It's not wrong to say that the whole of the South Indian film industry has gone crazy about sports dramas, with so many films hitting the marquee left, right and center. With so much of the same thing, it becomes increasingly tough for writers to innovate within boundaries and give out a film that actually stays true to the game. But mind you, director Gowtam Tinnanuri does take all these challenges into account and still delivers a very engrossing film in Jersey. Packed with top-rated performances from Nani and Shraddha Srinath along with Anirudh's excellent score, this is a film that demands your time at the theatre.
Breaking away from the usual storyline of a sports drama, Jersey throws the limelight on a late bloomer who wishes to make his way into the Indian team. Taking a leaf out of Indian cricketer Raman Lamba's life story, Gowtam pens a very emotionally strong script that provides great depth for all of its characters. The headline of the film has space for just four main characters, played by Nani, Shraddha, their little son and the coach Sathyaraj. These four have the majority of the screen time, and have solid responsibilities to carry in the context of the film. Instead of narrating his storyline in a linear, straightforward way, the director decides to introduce it through three different timelines that are brought in through a back-and-forth narrative pattern. It's this little knack that helps the film hop along in the first half, despite the conventional writing and the occasional forced comic skits. Once it gets into the second half, the film gets into the greater groove with the cricketing portions moving onto the higher side. Without wearing out the main plot, Gowtam wonderfully balances the relationships in the film with the on-field action. Thanks to the authentic work with the game, the film is engaging in full until the very end, where it opts for a fairly peculiar turn of events.
This is one of Nani's toughest acts in his career yet, and the actor pulls it off superbly by ensuring that he fits the bill. His efforts to play the 36-year-old cricketer have turned fruitful, as he remembers not to overdo his part by exaggerating it at any point. Watch out for the absolutely superb scene at the railway station. Supporting him on equal terms is Shraddha Srinath, who is so good as the hardworking wife. The on-screen relationship between the duo is the heart of the film and it just keeps getting better as the film progresses. However, the role of the child here is typecast and could have come with slightly better dialogues if not anything else. Sathyaraj is expectedly good as Nani's coach, while Sampath is adequate in a small role.

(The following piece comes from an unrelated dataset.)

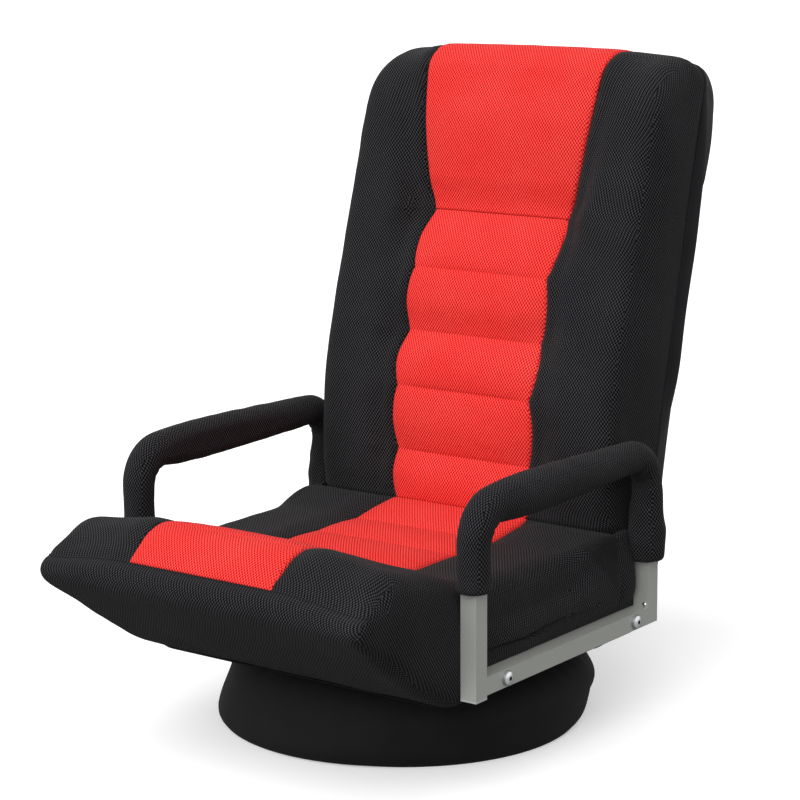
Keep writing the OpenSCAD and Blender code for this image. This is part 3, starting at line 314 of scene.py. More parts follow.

Jersey's script is further elevated by Sanu John Varghese's cinematography and Anirudh Ravichander's music. The former brings in the moody look with simple, old-fashioned colours and placements, saving the bright aura for the cricketing portions alone. Anirudh's score is specifically awesome in the final hour of the film, with a special mention to the theme song which works wonders. This is another good outing for him, as the songs thankfully sit as montage sequences and do not tamper the flow of the film.
Apart from the 160-minute runtime which does feel a little lengthy at a couple of instances, Jersey is a film that will keep you pinned. Gowtam Tinnanuri shows great promise as a talent for the future, for his mature handling of delicate emotions is something that definitely deserves praise. Nani was totally right, when he called this a special film in his career. It indeed is one.